Collected data:
---*---

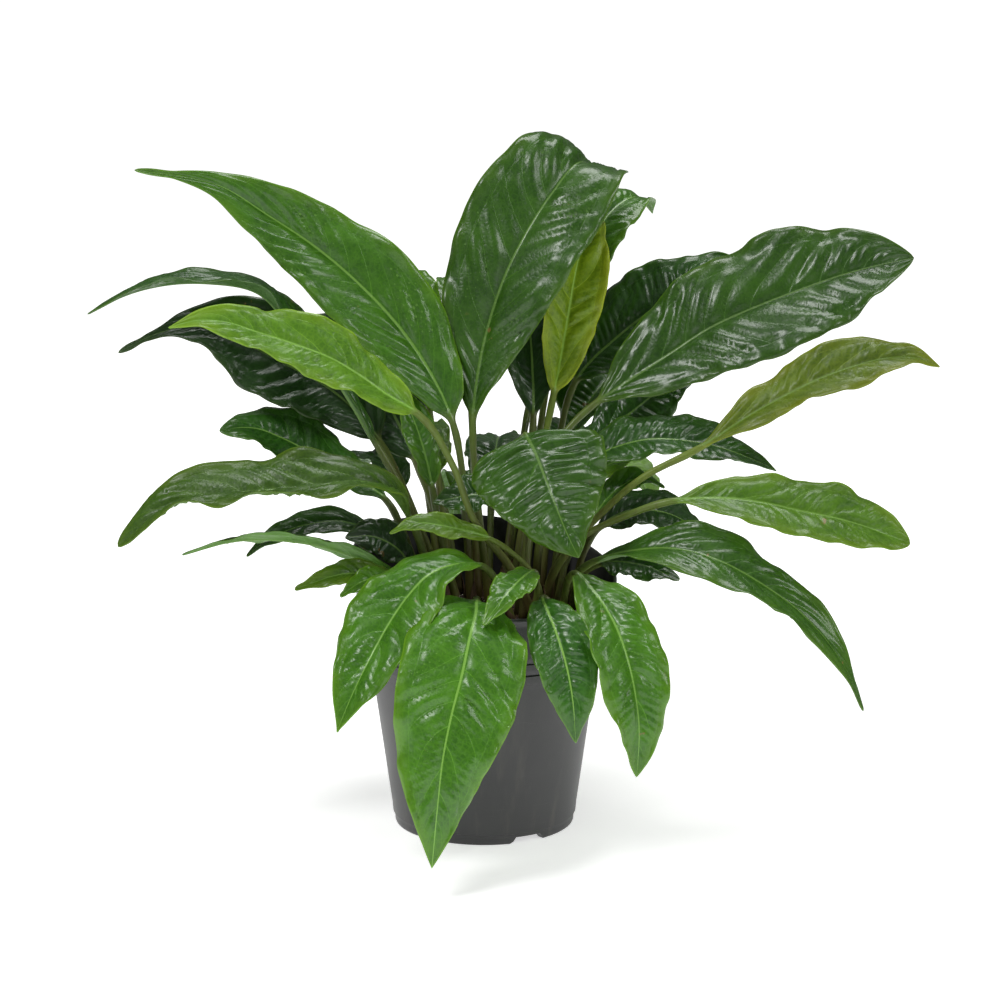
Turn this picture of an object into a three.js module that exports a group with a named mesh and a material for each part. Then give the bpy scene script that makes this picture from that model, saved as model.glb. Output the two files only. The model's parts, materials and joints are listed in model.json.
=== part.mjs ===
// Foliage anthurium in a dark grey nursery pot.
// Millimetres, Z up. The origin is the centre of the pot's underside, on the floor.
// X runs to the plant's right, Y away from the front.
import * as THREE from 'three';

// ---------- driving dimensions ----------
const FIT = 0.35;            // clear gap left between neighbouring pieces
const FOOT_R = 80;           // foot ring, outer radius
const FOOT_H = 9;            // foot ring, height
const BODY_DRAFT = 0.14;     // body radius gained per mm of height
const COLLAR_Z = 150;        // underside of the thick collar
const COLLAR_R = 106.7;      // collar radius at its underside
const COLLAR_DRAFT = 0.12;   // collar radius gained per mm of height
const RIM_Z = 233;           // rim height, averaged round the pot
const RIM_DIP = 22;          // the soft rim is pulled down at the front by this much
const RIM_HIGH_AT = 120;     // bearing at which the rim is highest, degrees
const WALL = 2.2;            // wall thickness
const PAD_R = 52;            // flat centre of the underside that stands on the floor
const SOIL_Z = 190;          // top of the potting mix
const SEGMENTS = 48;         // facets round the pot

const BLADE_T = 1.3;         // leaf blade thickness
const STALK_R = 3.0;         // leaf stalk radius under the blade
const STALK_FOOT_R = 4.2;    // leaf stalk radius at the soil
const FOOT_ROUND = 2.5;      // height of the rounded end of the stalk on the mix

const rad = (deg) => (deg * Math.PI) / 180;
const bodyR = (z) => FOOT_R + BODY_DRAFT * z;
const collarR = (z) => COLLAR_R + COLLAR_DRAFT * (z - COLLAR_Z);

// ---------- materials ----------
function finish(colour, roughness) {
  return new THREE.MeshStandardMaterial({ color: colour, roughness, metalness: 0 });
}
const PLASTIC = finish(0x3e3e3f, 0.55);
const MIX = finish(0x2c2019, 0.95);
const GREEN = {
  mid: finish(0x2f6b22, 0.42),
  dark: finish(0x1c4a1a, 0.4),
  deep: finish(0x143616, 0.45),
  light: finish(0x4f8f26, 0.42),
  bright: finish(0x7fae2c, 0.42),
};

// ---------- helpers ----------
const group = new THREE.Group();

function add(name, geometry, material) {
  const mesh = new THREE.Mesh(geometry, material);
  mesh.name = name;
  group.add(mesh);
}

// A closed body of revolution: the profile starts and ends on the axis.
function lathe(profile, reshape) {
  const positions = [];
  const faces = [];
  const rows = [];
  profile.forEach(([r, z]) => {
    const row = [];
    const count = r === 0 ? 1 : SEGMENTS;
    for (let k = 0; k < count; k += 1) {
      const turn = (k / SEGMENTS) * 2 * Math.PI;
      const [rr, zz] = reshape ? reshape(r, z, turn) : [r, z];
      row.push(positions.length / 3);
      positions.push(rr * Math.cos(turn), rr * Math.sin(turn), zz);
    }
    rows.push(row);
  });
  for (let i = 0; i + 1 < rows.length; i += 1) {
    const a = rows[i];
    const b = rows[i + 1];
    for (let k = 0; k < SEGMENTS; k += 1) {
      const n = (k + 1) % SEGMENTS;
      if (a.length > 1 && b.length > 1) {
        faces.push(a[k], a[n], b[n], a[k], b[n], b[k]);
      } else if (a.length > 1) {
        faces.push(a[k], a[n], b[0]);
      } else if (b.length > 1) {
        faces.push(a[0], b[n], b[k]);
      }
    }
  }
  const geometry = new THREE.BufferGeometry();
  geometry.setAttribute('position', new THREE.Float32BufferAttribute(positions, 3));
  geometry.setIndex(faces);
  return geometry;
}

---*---

Exercise details:
Copy out all of the data exactly, leaving nothing out.

Exercise output:
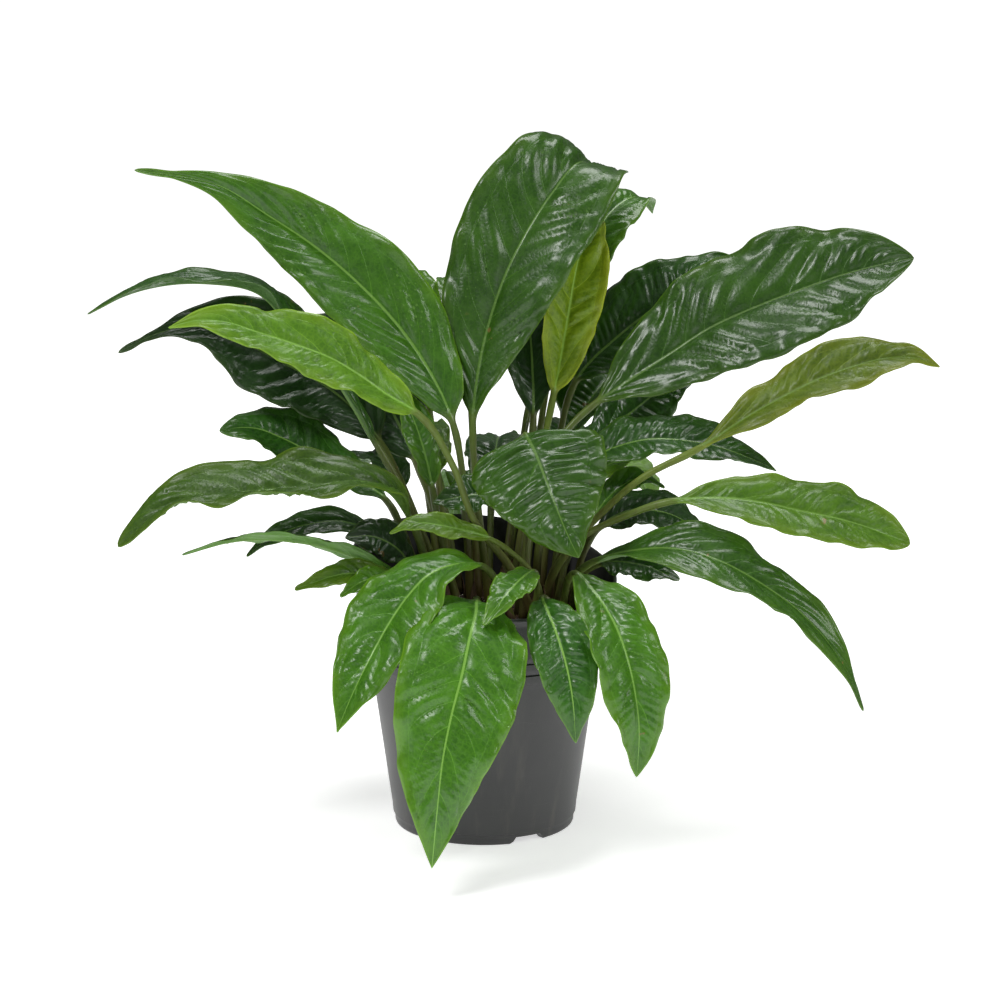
Turn this picture of an object into a three.js module that exports a group with a named mesh and a material for each part. Then give the bpy scene script that makes this picture from that model, saved as model.glb. Output the two files only. The model's parts, materials and joints are listed in model.json.
=== part.mjs ===
// Foliage anthurium in a dark grey nursery pot.
// Millimetres, Z up. The origin is the centre of the pot's underside, on the floor.
// X runs to the plant's right, Y away from the front.
import * as THREE from 'three';

// ---------- driving dimensions ----------
const FIT = 0.35;            // clear gap left between neighbouring pieces
const FOOT_R = 80;           // foot ring, outer radius
const FOOT_H = 9;            // foot ring, height
const BODY_DRAFT = 0.14;     // body radius gained per mm of height
const COLLAR_Z = 150;        // underside of the thick collar
const COLLAR_R = 106.7;      // collar radius at its underside
const COLLAR_DRAFT = 0.12;   // collar radius gained per mm of height
const RIM_Z = 233;           // rim height, averaged round the pot
const RIM_DIP = 22;          // the soft rim is pulled down at the front by this much
const RIM_HIGH_AT = 120;     // bearing at which the rim is highest, degrees
const WALL = 2.2;            // wall thickness
const PAD_R = 52;            // flat centre of the underside that stands on the floor
const SOIL_Z = 190;          // top of the potting mix
const SEGMENTS = 48;         // facets round the pot

const BLADE_T = 1.3;         // leaf blade thickness
const STALK_R = 3.0;         // leaf stalk radius under the blade
const STALK_FOOT_R = 4.2;    // leaf stalk radius at the soil
const FOOT_ROUND = 2.5;      // height of the rounded end of the stalk on the mix

const rad = (deg) => (deg * Math.PI) / 180;
const bodyR = (z) => FOOT_R + BODY_DRAFT * z;
const collarR = (z) => COLLAR_R + COLLAR_DRAFT * (z - COLLAR_Z);

// ---------- materials ----------
function finish(colour, roughness) {
  return new THREE.MeshStandardMaterial({ color: colour, roughness, metalness: 0 });
}
const PLASTIC = finish(0x3e3e3f, 0.55);
const MIX = finish(0x2c2019, 0.95);
const GREEN = {
  mid: finish(0x2f6b22, 0.42),
  dark: finish(0x1c4a1a, 0.4),
  deep: finish(0x143616, 0.45),
  light: finish(0x4f8f26, 0.42),
  bright: finish(0x7fae2c, 0.42),
};

// ---------- helpers ----------
const group = new THREE.Group();

function add(name, geometry, material) {
  const mesh = new THREE.Mesh(geometry, material);
  mesh.name = name;
  group.add(mesh);
}

// A closed body of revolution: the profile starts and ends on the axis.
function lathe(profile, reshape) {
  const positions = [];
  const faces = [];
  const rows = [];
  profile.forEach(([r, z]) => {
    const row = [];
    const count = r === 0 ? 1 : SEGMENTS;
    for (let k = 0; k < count; k += 1) {
      const turn = (k / SEGMENTS) * 2 * Math.PI;
      const [rr, zz] = reshape ? reshape(r, z, turn) : [r, z];
      row.push(positions.length / 3);
      positions.push(rr * Math.cos(turn), rr * Math.sin(turn), zz);
    }
    rows.push(row);
  });
  for (let i = 0; i + 1 < rows.length; i += 1) {
    const a = rows[i];
    const b = rows[i + 1];
    for (let k = 0; k < SEGMENTS; k += 1) {
      const n = (k + 1) % SEGMENTS;
      if (a.length > 1 && b.length > 1) {
        faces.push(a[k], a[n], b[n], a[k], b[n], b[k]);
      } else if (a.length > 1) {
        faces.push(a[k], a[n], b[0]);
      } else if (b.length > 1) {
        faces.push(a[0], b[n], b[k]);
      }
    }
  }
  const geometry = new THREE.BufferGeometry();
  geometry.setAttribute('position', new THREE.Float32BufferAttribute(positions, 3));
  geometry.setIndex(faces);
  return geometry;
}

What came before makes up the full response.